One knows that there are many ardent pre-election supporters who lament what is going on in the name of good governance and what not. But there are still others who consider all this a big joke fathered on a naïve public which thought that a bright new dawn was about to rise from just below the horizon.

A joke it might be. But surely it cannot beat last week’s story out of India. As a starter to a recital of sheer farce that would be hard to beat in our own country which is replete with comic talent – official and unofficial – some of which will be tested before long, one presumes.

Talking of humour and farce just recently I wrote about Marx (Groucho not Karl) who could not horsewhip somebody because he did not have a horse. This tale is about another four-legged animal, this time a goat.

In some little-known Indian town the local police took into custody a goat on a charge of trespass. This particular goat, it would appear, is a repeat offender. The police apparently sprung into action because the complainant was a judge who had previously too had been annoyed by the goat’s conduct.

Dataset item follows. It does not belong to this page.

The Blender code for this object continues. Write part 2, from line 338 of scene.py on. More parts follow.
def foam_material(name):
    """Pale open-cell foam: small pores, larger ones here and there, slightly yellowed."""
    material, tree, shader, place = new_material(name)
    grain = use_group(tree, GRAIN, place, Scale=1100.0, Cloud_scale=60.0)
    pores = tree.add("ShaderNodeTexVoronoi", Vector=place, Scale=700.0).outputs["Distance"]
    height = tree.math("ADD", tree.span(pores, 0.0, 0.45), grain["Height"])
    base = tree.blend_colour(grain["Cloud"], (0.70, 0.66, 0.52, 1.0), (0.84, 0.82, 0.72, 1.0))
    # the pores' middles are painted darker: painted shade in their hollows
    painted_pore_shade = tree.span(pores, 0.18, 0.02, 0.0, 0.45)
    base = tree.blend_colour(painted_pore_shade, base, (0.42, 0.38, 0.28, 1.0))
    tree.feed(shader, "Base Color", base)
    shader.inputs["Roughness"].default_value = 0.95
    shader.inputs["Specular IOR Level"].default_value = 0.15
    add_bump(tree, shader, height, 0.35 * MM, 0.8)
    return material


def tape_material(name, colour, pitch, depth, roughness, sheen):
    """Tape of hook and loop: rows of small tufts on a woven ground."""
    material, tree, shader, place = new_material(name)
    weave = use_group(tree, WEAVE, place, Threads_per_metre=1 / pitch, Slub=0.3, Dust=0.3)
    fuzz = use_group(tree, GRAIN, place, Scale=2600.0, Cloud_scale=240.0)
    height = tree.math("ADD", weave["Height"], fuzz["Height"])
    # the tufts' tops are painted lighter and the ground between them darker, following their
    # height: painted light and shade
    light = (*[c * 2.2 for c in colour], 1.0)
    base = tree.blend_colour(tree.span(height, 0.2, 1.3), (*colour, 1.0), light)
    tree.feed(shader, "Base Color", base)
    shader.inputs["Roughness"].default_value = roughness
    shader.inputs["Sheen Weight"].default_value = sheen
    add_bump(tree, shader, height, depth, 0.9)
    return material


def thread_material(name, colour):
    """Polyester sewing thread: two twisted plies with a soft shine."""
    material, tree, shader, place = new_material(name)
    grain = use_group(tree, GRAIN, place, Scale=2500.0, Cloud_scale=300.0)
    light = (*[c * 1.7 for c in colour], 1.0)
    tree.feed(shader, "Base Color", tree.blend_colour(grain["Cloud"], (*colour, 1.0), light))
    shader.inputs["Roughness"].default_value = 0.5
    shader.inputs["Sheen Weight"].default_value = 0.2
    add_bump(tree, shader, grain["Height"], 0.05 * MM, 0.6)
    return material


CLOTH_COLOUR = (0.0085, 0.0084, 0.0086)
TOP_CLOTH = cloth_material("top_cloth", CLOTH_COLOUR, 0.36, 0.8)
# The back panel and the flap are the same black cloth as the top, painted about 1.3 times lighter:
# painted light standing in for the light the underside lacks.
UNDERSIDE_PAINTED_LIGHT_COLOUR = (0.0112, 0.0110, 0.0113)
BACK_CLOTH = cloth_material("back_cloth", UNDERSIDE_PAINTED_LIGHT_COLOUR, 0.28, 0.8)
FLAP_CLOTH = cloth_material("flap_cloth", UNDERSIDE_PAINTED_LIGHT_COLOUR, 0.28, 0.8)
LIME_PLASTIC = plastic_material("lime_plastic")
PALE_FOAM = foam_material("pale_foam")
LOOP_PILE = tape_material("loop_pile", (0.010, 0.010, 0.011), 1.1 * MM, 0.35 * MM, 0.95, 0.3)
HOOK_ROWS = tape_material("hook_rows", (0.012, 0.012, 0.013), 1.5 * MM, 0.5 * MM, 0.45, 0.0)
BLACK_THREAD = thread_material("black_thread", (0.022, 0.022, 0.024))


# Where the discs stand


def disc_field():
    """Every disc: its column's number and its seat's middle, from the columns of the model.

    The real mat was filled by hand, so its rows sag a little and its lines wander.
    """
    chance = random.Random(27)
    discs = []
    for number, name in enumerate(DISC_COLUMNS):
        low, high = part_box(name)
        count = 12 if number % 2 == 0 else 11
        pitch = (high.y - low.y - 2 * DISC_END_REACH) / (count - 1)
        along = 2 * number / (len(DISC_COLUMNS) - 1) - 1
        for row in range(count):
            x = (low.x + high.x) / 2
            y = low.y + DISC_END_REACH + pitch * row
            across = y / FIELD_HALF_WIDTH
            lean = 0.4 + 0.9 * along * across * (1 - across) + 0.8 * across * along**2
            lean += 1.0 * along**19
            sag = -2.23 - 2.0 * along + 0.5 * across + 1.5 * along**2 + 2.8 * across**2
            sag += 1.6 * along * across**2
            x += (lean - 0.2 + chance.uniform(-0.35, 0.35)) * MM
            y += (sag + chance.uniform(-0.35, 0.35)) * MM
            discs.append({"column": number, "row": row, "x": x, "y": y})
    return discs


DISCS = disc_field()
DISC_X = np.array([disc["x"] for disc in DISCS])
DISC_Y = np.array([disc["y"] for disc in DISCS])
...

What got the judge’s goat seems to be the actual goat’s nasty habit of going into the garden in the judge’s residence and chewing up his flowers and foliage. What the goat had against the judge has not been mentioned by the media that reported it leaving one wondering at the state of the media today. A compassionate judge, as he appears to be, would have pardoned a goat munching a flower or two in his garden. But it seems this four-legged creature was making a habit of annoying the judge, which of course, is a fatal thing to do. So the judge who happened to be a Judicial Magistrate – and a First Class one too – contacted the local police which immediately arrested the goat who found himself on the horns of a dilemma (he actually had a lovely pair of horns), if one might put it like that, because it found itself in a police station which is not the safest place to be in as Sri Lankans are quite aware from experience.

Anyway the enterprising police found the goat’s owner named Abdul Hasan and brought him along to the station where he was charged on two counts of criminal trespass and mischief causing damage to the judge’s garden. Leave alone trespassing poor Hasan had not even touched the judge’s vegetables.

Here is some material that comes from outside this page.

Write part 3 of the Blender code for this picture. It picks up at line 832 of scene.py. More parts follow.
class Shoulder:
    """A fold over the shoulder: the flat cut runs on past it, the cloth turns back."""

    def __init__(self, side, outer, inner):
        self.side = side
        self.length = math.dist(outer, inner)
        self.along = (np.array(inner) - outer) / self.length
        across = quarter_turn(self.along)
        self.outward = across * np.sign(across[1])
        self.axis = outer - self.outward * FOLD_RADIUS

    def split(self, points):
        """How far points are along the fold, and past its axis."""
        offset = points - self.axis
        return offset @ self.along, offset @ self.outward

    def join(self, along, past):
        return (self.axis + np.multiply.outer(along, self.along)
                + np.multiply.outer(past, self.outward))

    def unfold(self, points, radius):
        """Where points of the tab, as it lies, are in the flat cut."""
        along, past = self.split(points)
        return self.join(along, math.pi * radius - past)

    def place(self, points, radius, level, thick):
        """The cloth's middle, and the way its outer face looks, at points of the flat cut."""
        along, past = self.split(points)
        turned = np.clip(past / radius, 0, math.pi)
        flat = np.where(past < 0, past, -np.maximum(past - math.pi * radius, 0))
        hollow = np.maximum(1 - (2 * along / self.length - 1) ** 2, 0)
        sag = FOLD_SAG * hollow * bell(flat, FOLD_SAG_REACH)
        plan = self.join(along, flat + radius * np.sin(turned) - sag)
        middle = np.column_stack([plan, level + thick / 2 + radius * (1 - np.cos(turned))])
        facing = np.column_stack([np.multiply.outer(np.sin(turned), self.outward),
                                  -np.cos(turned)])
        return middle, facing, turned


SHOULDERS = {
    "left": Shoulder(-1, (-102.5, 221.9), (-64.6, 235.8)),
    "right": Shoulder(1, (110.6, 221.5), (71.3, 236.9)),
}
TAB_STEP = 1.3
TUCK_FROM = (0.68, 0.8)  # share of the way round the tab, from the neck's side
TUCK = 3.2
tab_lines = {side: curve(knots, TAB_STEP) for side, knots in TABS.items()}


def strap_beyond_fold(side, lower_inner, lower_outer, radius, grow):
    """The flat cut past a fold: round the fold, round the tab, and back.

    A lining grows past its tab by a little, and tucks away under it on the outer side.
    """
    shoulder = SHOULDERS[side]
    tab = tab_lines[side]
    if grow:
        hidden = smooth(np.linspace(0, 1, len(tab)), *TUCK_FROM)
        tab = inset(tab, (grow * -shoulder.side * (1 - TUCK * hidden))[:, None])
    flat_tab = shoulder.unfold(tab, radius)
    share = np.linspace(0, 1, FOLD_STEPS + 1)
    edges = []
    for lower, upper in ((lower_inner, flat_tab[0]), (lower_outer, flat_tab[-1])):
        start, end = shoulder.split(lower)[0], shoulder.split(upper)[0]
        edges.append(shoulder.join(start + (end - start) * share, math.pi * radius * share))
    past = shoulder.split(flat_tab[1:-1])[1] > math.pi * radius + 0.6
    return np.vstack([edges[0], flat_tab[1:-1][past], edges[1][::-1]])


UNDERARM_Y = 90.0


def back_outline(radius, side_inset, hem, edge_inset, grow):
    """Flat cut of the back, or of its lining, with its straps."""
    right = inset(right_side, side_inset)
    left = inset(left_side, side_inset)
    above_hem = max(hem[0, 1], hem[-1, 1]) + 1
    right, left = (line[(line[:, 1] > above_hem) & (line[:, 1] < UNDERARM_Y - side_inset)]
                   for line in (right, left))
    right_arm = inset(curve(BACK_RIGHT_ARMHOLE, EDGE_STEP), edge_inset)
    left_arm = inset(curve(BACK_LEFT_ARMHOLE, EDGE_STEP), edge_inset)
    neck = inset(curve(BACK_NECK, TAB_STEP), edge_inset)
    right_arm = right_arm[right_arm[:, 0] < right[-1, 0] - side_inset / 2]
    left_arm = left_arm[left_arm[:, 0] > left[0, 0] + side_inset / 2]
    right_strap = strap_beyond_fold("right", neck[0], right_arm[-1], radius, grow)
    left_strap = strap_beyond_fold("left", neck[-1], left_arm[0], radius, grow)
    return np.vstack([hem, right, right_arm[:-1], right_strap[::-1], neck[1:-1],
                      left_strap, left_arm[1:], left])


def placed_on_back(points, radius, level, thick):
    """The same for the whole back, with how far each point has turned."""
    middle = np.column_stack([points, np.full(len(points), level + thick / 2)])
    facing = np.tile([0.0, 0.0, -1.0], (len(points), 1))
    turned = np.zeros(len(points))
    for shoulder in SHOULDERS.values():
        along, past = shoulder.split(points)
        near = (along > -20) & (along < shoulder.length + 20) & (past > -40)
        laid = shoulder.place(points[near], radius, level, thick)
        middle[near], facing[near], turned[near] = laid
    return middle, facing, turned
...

But the law in its wisdom calls this vicarious liability. Vicarious it would have been if Hasan’s liability was a two-legged one instead one on four legs. But when it comes to unraveling the intricacies of the law, how many legs one has hardly matters. What one needs is a leg to stand on, legally speaking.

So the real culprit – the goat – got away while owner Hasan was dragged into court and spent two days in custody because he refused bail. Anyway the moral is why look as far as Chhattisgarh state in India when those in Sri Lanka are quite accustomed to the antics of the police and the sheer determination of all to protect and preserve judicial integrity.

No tale whether tragedy or farce can reach a denouement without politicians getting into the act. The opposition Congress Party’s leader in that Indian state Kailesh Trivedi could not but add his two cents worth breaking into derisive laughter one presumes, over the remarks made in the police “diary” which one supposes is the equivalent of the information book at our police stations which are tampered with now and then when the police wish to alter the story or re-invent events.

Trivedi remarks that the police had recorded that the goat continued “to graze despite several warnings.” One is glad to note that, given the rate of literacy in India, there had not been any language barrier between the police and the goat and though communication had apparently been successful the goat had decided to ignore earlier police warnings.

That might be okay in India where any goat seems able to get away even when it has persistently deprived an upright judge of his foliage. But it could prove a trifle risky in Sri Lanka.

Personally I have nothing against goats having had to deal with all sorts, mostly of the two-legged variety, during a career spanning over half a century. The problem however is that over the years these goats have been proliferating and there is hardly a public body or institution into which they have not crept. So much so that today one does not have to look too far for a scapegoat.
If Roman emperor Caligula could have appointed his horse a consul surely there is nothing wrong if we sent a few goats abroad.